John Allen's piece today raises that question with Archbishop Thomas Collins of Toronto.

NCR: One word that seems to come up in describing the new crop of Canadian bishops, yourself included, is 'evangelical.'

Archbishop Collins: I hope so. One of things I'm talking about in this retreat with priests is St. Paul, preaching the gospel, reaching out. … We've got to be moving out into the secular world. As much as I admire Catholic journals and the Catholic media, I'm reminded that G.K. Chesterton wrote in the Illustrated London News. Later he wrote for a Catholic weekly, but most of his life was out in the secular world. We've got to do what we can in-house, we have to look at the gathered, but we've got to look at the scattered as well.

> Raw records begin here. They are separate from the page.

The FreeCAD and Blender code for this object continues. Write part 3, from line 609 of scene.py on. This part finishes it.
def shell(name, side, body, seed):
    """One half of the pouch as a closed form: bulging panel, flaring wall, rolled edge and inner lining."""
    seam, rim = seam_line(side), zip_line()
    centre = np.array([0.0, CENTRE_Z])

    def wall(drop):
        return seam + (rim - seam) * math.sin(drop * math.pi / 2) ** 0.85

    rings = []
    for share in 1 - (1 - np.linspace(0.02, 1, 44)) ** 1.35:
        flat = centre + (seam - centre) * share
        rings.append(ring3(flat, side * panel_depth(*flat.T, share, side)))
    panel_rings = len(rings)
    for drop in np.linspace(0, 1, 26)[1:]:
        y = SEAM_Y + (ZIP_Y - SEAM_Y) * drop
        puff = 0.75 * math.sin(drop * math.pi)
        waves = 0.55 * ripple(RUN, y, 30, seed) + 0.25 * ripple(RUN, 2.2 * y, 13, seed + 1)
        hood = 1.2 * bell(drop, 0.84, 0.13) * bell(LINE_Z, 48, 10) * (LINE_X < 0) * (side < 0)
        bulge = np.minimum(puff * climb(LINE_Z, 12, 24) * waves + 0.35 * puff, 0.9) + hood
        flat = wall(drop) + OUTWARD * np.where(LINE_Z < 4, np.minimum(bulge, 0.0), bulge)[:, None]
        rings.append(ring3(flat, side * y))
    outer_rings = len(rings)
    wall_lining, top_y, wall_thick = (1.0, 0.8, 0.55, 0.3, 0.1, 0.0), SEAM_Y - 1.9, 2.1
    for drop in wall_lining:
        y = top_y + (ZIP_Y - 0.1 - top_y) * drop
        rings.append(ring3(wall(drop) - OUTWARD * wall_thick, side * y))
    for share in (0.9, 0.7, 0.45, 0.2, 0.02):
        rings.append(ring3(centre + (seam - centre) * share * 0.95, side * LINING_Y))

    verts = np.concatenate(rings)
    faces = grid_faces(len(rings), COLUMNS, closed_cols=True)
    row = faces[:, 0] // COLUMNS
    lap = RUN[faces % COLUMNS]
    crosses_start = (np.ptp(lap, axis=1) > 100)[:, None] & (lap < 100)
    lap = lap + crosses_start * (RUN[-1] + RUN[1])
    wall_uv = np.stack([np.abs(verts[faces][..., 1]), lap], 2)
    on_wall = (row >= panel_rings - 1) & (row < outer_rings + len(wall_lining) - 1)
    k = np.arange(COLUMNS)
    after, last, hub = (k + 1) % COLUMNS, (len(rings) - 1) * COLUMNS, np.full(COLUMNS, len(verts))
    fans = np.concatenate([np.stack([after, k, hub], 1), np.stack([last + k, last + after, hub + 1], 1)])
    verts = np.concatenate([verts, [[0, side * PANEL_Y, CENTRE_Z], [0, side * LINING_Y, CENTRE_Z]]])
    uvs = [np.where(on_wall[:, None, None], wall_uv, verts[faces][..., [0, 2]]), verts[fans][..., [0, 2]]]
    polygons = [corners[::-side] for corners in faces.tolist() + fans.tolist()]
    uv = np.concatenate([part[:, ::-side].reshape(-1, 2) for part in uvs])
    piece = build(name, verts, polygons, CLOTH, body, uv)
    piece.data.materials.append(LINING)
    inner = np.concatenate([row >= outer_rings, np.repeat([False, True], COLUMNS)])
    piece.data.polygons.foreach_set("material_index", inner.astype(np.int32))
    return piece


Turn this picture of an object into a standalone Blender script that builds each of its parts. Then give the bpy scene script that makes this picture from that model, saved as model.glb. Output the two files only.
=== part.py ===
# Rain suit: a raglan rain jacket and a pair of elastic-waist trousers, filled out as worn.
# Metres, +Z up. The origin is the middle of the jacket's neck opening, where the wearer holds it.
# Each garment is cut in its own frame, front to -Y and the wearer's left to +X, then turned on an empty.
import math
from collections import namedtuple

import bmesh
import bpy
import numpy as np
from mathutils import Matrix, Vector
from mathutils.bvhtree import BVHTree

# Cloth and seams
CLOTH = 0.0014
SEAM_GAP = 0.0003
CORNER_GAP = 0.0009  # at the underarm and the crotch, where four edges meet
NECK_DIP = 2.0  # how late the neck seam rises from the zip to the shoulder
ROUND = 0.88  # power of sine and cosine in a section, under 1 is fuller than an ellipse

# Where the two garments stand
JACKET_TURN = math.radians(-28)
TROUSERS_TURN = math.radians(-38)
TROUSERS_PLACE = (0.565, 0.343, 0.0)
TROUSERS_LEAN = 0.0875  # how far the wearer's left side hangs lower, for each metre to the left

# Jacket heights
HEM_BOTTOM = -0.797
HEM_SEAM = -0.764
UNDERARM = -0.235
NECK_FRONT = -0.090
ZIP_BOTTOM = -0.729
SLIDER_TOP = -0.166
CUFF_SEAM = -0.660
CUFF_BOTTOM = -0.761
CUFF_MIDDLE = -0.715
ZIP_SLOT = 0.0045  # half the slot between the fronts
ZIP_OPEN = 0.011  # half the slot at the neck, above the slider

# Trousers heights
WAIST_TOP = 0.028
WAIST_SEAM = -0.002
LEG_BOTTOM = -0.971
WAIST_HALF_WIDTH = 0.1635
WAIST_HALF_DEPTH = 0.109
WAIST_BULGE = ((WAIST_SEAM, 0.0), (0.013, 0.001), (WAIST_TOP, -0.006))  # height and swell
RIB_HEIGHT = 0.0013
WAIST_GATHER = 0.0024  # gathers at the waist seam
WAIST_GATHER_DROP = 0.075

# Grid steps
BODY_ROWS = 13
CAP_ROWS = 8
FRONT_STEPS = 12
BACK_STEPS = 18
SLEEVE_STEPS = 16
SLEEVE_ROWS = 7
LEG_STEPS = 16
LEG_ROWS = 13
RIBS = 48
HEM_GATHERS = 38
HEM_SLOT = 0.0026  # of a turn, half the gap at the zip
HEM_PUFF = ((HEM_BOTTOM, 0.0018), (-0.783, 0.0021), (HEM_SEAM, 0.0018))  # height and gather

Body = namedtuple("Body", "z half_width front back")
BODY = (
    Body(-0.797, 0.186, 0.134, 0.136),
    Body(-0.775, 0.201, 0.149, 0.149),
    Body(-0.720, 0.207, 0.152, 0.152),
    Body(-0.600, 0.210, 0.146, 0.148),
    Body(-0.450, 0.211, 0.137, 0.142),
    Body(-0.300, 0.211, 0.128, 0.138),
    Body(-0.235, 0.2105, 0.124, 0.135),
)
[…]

NCR: Part of what people mean by calling you 'evangelical' is a willingness to challenge the prevailing secular consensus.

Archbishop Collins: Oh, absolutely. … This is a very secular society, definitely not the United States. In Canada, there's a strong push among the ruling elite to address the issue of a multicultural and multi-religious society by saying, "Let us drain the public forum of all religion." The secular society would thus not really be the society of this age, which is what it should be, but a society drained of anything. It's iconic that after 9/11, in the country where it actually happened, everybody went to a cathedral where the president and religious leaders prayed. In the country to the north, which also lost people, the event was held on Parliament Hill, with nary a reference to God. I wasn't there, but somebody told me that the only hymn was "Imagine," an atheist hymn. We're all conscious of the Swiss Air tragedy. [In 1998, a Swiss Air flight crashed off the coast of Nova Scotia, killing all 229 people on board.] After that tragedy, there was a "God-free" public service. That's one alternative [for a multicultural society], and I think it's absolutely wrong-headed.

NCR: So the new Canadian bishops are determined to push back?

Archbishop Collins: I think so. We've had enough. We're here, and we're part of this society. As I often point out, if someone's vulnerable and on the street in Toronto, it's someone motivated by religion who's going to help them. We're there on the street, we walk the talk. Therefore, we have a place at the table. We've earned it, quite apart from the fact that all but 16 percent of the Canadian population claims some sort of religious affiliation, at least when approached by the census. I think the idea that the solution to a multiethnic, multi-religious, multicultural society is to deny the profound reality in the lives of the vast majority of the population, which is religion, is just bizarre. Why should we sit here and let that happen? I'm not talking about replacing this model with a theocracy. Obviously we've had that in history. The church is always healthiest when it's not in power, so I'm not recommending that. We should not be in power, but we're here, and we have a right to speak.

NCR: To what extent is this evangelical spirit present at the grass roots?

Archbishop Collins: I feel extraordinary hope. I had this hilarious experience last year, after I had just ordained six guys to the priesthood. We were outside going around taking photographs in a little courtyard beside the church. This reporter came up to me, looking soulfully into my eyes, and asked me to talk about the failure of people to respond to vocations to the priesthood and the disaster looming over the church. I said, "Well, I just ordained six of them. Talk to them, they're over there." He said, "But what about the failure and the falling apart of the church, people drifting away?" That's just not my reality. Sure, those things are real, but it's not the whole story.

NCR: It sounds like you're trying to project a robust Catholic identity, but one that's outward-looking rather than moving into a ghetto.

Archbishop Collins: Definitely not a ghetto. We're part of the society. We're good friends with all our neighbors of many faiths, and with the secularists too. …I think we should engage in hearty discussions with all kinds of people.

More Bishops like this, please. Love the fact that Archbishop Collins clearly understands the term "evangelical" in its Biblical sense and gladly claims it as Catholic without the slightest hesitancy.